How quickly can I turn rare coins or bullion back into cash if I need it?

Bullion coins are usually the most liquid offline assets - reputable dealers can quote and buy standard gold and silver bullion coins during normal trading hours. Rare and numismatic coins can also be sold efficiently, especially popular Australian issues in recognised grades, but occasionally finding the right buyer may take longer - some margin might need to be given up to bring about a quick sale. Working with an established dealer like Sterling & Currency helps streamline this process, as we maintain active buying programs. If you need fast access to money, I reckon it's better to keep a decent chunk of savings in liquid accounts so a forced sale of a long-term asset isn't needed.

Are there tax implications when I buy or sell rare coins and bullion in Australia?

In Australia in recent months, there's been some talk that the tax treatment of coins and notes has is changed due to capital gains tax.
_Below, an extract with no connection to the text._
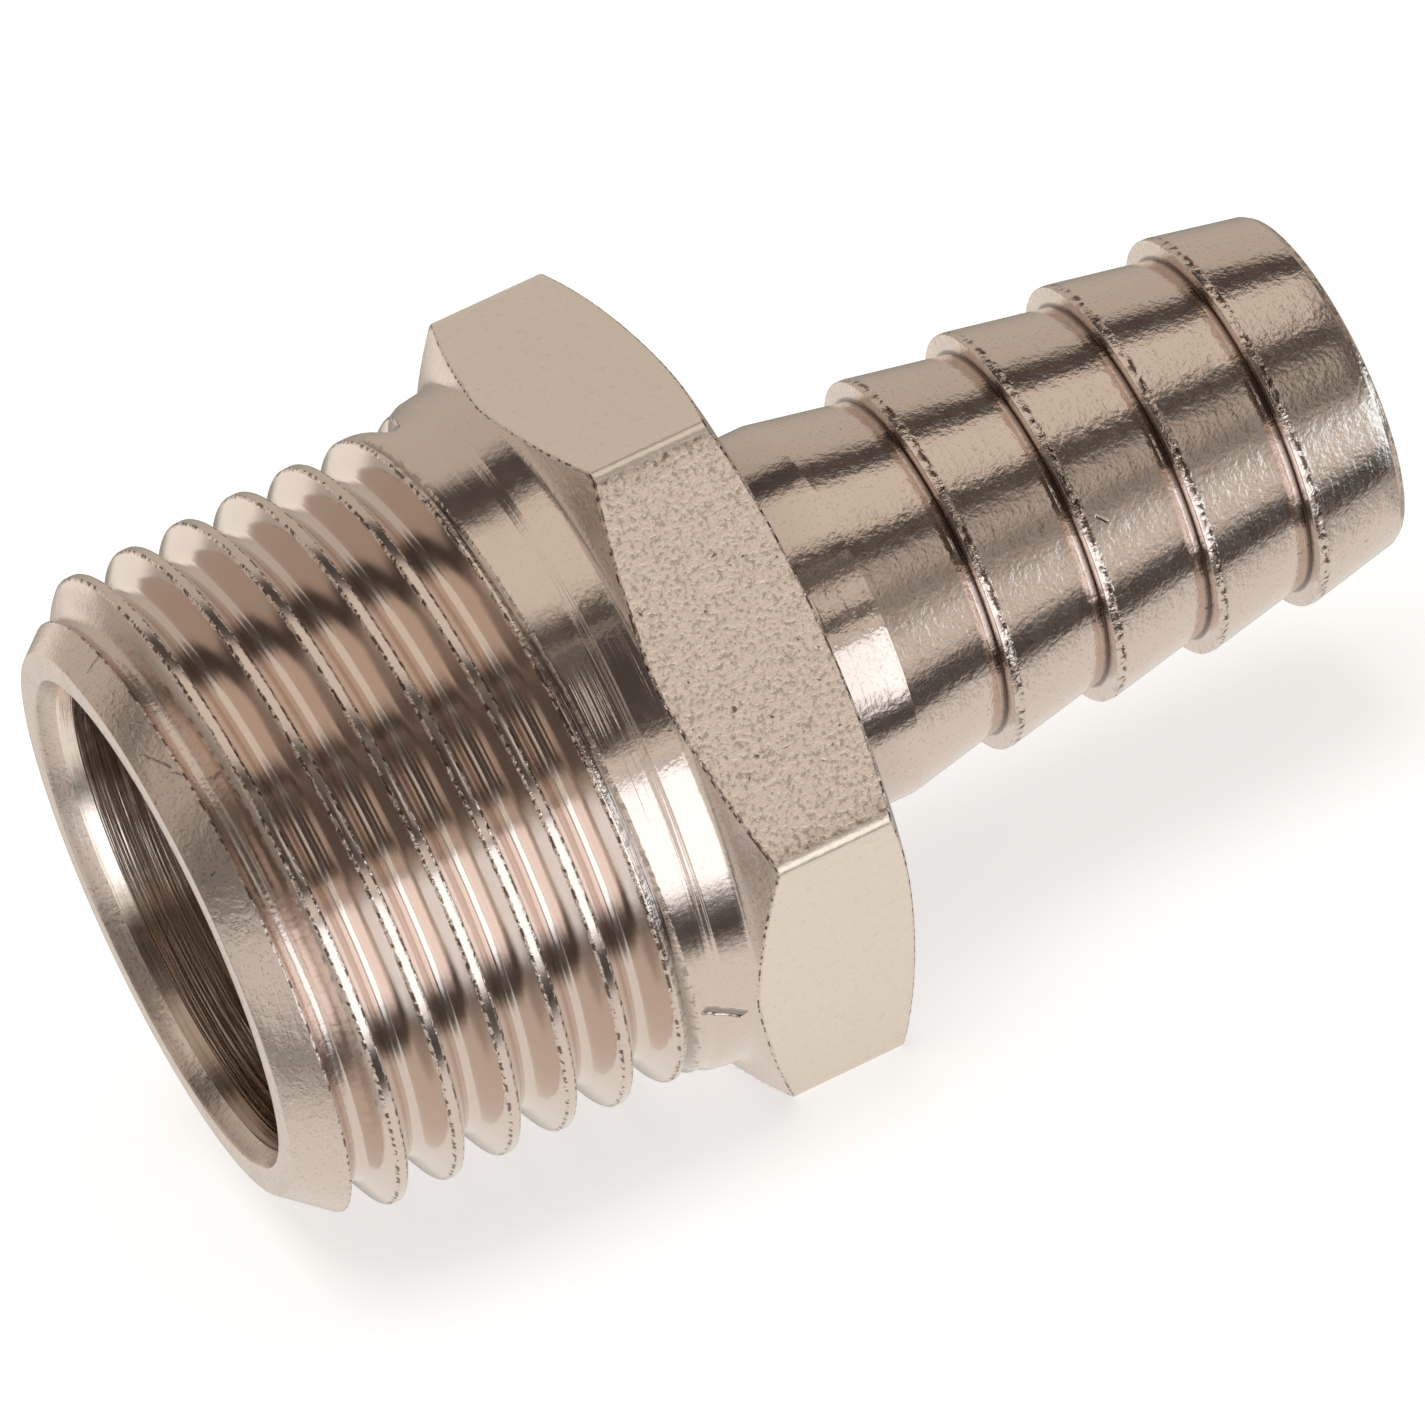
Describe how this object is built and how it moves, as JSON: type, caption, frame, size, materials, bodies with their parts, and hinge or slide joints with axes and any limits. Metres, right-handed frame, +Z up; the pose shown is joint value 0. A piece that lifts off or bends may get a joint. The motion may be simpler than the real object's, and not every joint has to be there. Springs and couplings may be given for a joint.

It may apply when selling items at a profit, and different rates may apply depending on their initial cost and when they were acquired. As boring as it might be, keeping detailed records of every purchase and sale will make any future tax reporting easier. Keep in mind I'm not a tax adviser - anyone contemplating CGT ramifications should get professional tax advice, not from some coin dealer in Fremantle.

What if I'm interested in coins mainly as a hobby - does the "offline asset" argument still apply?

Many of my clients come to coins first as a hobby - fascinated by history, design, and the stories behind rare coins and banknotes - and only later think about them as offline assets. Even a hobby collection can contribute to offline diversification, provided purchases are made thoughtfully and within a budget. I'd encourage hobbyists to treat the security side - storage, insurance, detailed records - just as seriously as any investor would, especially as collections grow in value over time. It's perfectly valid to collect coins primarily for enjoyment; any wealth protection benefits are a welcome secondary outcome.